Alongside Emiliano Martínez and Jordan Pickford, the Moroccan goalkeeper has kept the most clean sheets in this World Cup (3). 

The 31-year-old’s best moments between the sticks were saving two penalties in the shootout against Spain and acrobatically stopping João Félix’s thunder-curler late in the game against Portugal. 

Dominik Livaković 

In this World Cup of upsets and underdogs, Croatia have punched well above their weight, and their safe-keeper, Dominik Livaković, has been in the thick of it between his sticks, making 24 saves – the most in this tournament. 

Croatia established themselves as the Kings of the penalty shootout in this World Cup, and they have their 27-year-old goalkeeper to thank, whose motto for the tiebreaker has been “Thou Shall Not Pass”, as Japan and Brazil remorsefully found out.

In the quarter-final against Brazil especially, Livaković played like a man possessed, making a whopping 11 saves  – the most in a World Cup game after Tim Howard’s 16 in the 2014 edition. 

Following his two consecutive player-of-the-match displays, Livaković entered the esteemed list of rare goalkeepers who have saved three penalties in a World Cup penalty shootout as well as becoming only the fourth male goalkeeper to save four penalties in shootouts in a World Cup campaign. 

Emiliano Martínez

 “I heard Louis Van Gaal saying ‘we’ve got an advantage in penalties’, if we go to penalties we win.’ I think he needs to keep his mouth shut,” raged Argentina’s hot-headed, spicy net-minder Emiliano Martínez, after saving two penalties in the tiebreaker against the Netherlands in the quarter-final and dragging his team to the semifinals. 

Martínez is evidently among those who love to open their Big Mouth and not shy away from enacting Big Gestures, but in this World Cup, the Argentine number 23 has walked the talk, with his greatest contributions being the incredible late save in the final and the massive performances in the shootouts against the French and the Dutch. 

In general as well, ‘Dibu’ has been a figure of relative security and assurance between the sticks. To go with his three clean sheets, the joint-best in this World Cup, he has claimed around 15% of the crosses that have entered his box. 

Hugo Lloris 

Made his debut for Les Bleus in 2008, captain since 2010, Hugo Lloris is one the finest France have ever produced, and the 35-year-old has made himself and his team proud with his professionalism in goal during this World Cup, where he’s also become his country’s male record appearance holder. 

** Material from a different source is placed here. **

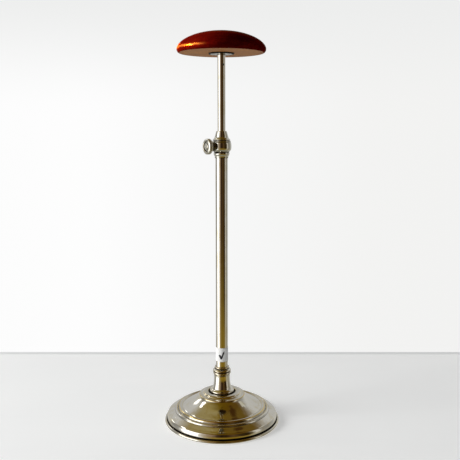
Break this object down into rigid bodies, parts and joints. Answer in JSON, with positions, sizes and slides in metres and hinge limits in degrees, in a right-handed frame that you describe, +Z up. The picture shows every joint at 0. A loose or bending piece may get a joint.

Despite keeping just one clean sheet that came against Morocco in the semi-final, Lloris was in fine form throughout the World Cuo. Moreover, he flaunts a healthy save percentage of around 82%, the sixth-best in this edition, as well as secures 10.4% of crosses delivered in this area, the fifth-best rate in the tournament.  

But more than his stats, it’s the French captain’s rise to the big occasion that has been doubly impressive. Both in the quarter-final versus England and the semi-final against Morocco, for lengthy periods of the game, Les Bleus were under the pump and needed their last line of defence to turn up on numerous occasions. The French number 1 stepped up, making crucial, acrobatic stops in the two games. 


Shūichi Gonda

Japan might have succumbed to Croatia’s charm of monotony but their journey to the round of 16 wons hearts of millions as they stood on the pinnacle of the group of death by defeating European giants Spain and Germany, booting out the latter in the group stages. 

A crucial part of Japan’s success, particularly in their defence, was the 33-year-old Shūichi Gonda, who had the time of his life in this tournament. 

He cut a figure of safety against La Roja, making 4 saves, but it was his player-of-the-match performance against Germany’s relentless incursions that blew everyone away. In that fixture, despite giving away a penalty, Gonda made 8 saves in total, with 4 of them coming back-to-back-to-back-to-back within a span of 20 seconds. 

In comparison with the rest of the goalkeepers, Japan’s shot-stopper made the fifth-highest saves (15) at the fifth-highest rate (84.2%) in the tournament.